What you will do: Scan the entries below for the word "picture". Copy each line that has it.

※ ※ ※

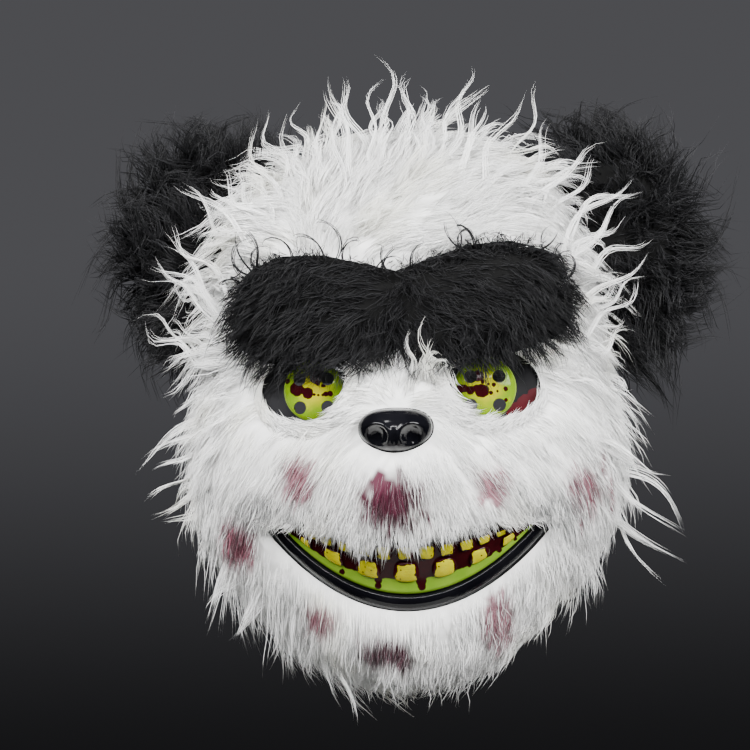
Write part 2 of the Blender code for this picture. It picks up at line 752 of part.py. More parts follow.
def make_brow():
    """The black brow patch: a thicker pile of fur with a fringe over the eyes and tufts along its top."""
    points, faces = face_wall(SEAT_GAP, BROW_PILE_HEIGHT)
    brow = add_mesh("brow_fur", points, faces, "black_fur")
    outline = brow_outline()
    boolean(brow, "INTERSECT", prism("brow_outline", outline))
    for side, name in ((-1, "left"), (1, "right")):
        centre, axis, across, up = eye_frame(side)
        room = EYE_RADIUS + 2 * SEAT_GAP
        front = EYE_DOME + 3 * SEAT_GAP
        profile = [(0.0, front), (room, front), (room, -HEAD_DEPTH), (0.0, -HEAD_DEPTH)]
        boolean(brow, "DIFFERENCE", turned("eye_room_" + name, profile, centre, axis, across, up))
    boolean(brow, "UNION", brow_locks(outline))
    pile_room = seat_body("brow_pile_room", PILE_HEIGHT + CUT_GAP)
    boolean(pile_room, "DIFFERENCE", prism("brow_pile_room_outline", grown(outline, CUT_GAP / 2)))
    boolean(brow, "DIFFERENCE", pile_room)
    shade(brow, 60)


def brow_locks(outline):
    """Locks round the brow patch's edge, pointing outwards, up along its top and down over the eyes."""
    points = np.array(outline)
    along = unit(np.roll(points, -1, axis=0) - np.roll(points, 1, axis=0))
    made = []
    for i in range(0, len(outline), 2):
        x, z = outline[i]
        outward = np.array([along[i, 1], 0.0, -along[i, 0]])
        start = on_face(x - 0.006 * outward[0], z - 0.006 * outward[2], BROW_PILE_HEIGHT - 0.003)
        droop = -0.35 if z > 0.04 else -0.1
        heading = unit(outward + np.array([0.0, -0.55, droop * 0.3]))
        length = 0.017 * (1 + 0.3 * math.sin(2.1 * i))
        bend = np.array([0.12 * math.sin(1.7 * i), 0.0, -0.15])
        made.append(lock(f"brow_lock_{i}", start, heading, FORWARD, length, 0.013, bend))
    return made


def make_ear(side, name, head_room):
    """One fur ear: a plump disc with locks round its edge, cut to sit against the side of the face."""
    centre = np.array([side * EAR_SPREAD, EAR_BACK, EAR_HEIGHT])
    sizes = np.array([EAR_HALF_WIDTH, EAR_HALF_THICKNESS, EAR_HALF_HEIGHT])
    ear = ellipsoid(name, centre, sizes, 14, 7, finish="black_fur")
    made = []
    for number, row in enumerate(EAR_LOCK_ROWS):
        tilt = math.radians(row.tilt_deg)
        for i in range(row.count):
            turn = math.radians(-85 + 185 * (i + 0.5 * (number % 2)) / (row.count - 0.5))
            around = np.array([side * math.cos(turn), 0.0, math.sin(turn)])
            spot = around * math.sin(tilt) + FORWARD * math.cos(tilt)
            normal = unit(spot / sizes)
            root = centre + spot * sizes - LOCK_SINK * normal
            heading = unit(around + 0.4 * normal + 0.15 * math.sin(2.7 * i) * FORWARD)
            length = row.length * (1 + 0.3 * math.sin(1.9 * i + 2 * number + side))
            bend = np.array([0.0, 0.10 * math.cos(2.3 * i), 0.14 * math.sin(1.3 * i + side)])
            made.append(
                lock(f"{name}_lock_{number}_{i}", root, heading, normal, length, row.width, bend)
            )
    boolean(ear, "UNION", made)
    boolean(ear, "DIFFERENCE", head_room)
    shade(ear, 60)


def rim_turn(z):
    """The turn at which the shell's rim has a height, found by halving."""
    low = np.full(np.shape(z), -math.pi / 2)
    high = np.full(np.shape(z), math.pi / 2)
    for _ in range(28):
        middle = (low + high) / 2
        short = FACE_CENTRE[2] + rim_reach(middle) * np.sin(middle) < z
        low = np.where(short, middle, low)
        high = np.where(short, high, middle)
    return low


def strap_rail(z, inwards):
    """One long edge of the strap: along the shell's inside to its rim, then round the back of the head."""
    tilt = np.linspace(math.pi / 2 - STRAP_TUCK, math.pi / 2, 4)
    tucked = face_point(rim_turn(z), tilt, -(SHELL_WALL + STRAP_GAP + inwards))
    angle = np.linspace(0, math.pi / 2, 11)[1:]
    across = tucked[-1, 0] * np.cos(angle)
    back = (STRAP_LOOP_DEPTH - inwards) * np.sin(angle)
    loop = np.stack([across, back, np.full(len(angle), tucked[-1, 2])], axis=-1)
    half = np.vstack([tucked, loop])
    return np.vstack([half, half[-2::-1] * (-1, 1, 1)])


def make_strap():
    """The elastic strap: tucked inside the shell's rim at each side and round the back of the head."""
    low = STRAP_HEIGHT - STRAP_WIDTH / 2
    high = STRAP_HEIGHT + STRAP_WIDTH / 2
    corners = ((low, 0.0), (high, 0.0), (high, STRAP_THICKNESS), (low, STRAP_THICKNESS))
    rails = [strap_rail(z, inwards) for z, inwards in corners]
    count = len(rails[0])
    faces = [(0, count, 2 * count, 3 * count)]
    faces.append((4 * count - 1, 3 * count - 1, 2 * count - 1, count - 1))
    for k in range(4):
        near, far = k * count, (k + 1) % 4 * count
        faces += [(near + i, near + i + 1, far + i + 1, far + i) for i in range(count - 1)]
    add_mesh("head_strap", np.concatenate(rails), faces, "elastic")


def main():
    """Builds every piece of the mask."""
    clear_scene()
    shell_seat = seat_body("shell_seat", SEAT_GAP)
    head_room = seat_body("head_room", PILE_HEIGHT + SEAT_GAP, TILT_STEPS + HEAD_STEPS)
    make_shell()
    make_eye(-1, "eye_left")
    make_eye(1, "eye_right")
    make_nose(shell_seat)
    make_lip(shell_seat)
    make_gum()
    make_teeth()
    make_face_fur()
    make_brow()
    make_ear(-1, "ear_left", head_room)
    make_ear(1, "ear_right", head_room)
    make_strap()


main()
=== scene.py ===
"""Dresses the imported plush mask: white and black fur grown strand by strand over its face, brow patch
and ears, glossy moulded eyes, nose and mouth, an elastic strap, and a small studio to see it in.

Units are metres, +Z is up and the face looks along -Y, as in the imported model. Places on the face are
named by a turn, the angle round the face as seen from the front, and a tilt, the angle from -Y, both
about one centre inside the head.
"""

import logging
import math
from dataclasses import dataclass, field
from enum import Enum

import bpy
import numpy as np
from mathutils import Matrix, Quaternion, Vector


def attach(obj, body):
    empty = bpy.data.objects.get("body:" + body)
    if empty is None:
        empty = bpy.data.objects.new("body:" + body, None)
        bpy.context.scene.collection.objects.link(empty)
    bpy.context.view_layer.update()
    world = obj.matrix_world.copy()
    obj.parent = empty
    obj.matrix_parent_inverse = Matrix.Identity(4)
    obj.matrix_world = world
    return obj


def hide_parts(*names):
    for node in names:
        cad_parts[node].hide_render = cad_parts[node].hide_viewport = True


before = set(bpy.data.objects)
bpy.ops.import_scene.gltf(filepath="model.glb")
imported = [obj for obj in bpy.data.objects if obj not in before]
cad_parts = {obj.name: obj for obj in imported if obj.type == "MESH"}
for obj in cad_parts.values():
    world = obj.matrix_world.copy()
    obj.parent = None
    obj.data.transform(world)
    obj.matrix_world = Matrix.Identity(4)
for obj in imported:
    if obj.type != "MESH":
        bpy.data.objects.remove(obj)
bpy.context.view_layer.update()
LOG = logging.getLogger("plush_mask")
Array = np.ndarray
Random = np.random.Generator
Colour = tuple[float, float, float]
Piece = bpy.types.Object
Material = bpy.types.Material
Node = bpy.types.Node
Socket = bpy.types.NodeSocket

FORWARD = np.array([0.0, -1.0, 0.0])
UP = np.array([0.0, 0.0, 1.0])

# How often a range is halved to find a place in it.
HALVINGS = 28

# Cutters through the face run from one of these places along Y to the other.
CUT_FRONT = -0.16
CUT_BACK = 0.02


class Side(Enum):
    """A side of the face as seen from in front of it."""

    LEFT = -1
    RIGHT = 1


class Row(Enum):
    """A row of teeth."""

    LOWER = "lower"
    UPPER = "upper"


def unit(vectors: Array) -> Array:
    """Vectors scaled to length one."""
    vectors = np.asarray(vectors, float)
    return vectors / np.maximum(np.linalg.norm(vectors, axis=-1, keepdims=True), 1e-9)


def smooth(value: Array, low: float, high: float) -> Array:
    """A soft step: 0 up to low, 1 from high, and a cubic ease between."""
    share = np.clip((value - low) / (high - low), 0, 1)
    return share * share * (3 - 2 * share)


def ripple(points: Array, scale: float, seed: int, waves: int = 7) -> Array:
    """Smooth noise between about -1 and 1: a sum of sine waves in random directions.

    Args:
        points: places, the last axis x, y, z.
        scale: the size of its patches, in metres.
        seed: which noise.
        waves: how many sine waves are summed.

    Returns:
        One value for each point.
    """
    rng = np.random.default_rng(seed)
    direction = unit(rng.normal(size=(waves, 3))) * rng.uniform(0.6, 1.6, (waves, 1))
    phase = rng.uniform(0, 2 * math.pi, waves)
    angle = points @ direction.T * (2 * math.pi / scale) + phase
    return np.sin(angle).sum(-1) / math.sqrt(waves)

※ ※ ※

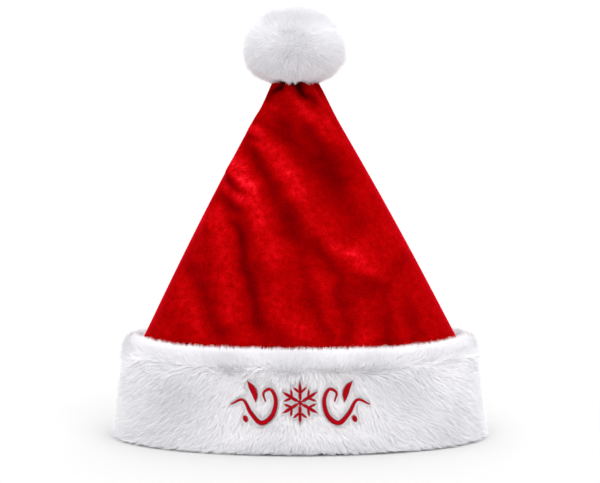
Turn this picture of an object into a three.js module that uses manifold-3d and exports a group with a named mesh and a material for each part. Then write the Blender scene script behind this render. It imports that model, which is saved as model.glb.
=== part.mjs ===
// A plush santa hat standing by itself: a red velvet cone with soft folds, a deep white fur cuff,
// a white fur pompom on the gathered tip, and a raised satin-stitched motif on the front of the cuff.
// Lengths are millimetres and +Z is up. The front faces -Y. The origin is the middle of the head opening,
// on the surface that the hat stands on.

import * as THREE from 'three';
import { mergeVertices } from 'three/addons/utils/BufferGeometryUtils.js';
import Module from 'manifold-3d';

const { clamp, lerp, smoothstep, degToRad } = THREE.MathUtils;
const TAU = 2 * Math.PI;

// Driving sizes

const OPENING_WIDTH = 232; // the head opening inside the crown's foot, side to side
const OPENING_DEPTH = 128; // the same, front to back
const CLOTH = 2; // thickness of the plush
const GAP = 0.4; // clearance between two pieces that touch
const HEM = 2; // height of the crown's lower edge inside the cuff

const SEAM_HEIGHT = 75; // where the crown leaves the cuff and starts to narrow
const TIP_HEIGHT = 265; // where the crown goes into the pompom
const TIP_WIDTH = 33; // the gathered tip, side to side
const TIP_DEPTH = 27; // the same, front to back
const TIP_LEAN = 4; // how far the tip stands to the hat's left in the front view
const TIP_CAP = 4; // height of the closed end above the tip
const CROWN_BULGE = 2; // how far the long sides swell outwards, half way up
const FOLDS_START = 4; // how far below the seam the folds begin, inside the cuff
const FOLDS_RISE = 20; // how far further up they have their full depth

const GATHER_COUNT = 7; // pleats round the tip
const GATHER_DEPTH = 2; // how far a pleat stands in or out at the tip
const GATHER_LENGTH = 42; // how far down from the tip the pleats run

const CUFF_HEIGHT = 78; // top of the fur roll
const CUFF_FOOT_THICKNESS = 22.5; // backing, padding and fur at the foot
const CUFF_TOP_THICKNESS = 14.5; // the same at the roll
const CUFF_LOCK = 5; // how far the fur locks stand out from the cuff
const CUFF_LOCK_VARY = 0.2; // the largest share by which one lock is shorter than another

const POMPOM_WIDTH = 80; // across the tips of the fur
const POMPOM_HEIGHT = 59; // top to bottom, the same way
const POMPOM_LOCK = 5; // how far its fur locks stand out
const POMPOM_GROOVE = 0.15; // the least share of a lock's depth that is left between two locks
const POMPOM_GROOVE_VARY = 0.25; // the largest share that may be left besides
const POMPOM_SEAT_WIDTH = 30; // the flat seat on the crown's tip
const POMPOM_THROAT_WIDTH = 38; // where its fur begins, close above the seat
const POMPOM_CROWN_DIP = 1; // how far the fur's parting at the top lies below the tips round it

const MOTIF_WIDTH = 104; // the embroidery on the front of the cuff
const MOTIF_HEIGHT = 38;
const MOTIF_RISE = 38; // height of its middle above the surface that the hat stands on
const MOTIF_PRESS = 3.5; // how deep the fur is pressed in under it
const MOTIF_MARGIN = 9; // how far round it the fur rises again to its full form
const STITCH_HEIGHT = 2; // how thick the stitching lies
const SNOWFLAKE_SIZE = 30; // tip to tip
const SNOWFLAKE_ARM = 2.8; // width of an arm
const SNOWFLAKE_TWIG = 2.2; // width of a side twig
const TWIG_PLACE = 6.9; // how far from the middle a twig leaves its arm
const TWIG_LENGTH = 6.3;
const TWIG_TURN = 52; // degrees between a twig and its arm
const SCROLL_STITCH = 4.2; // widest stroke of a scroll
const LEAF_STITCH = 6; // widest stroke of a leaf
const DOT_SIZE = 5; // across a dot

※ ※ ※

The completed task:
Write part 2 of the Blender code for this picture. It picks up at line 752 of part.py. More parts follow.
Turn this picture of an object into a three.js module that uses manifold-3d and exports a group with a named mesh and a material for each part. Then write the Blender scene script behind this render. It imports that model, which is saved as model.glb.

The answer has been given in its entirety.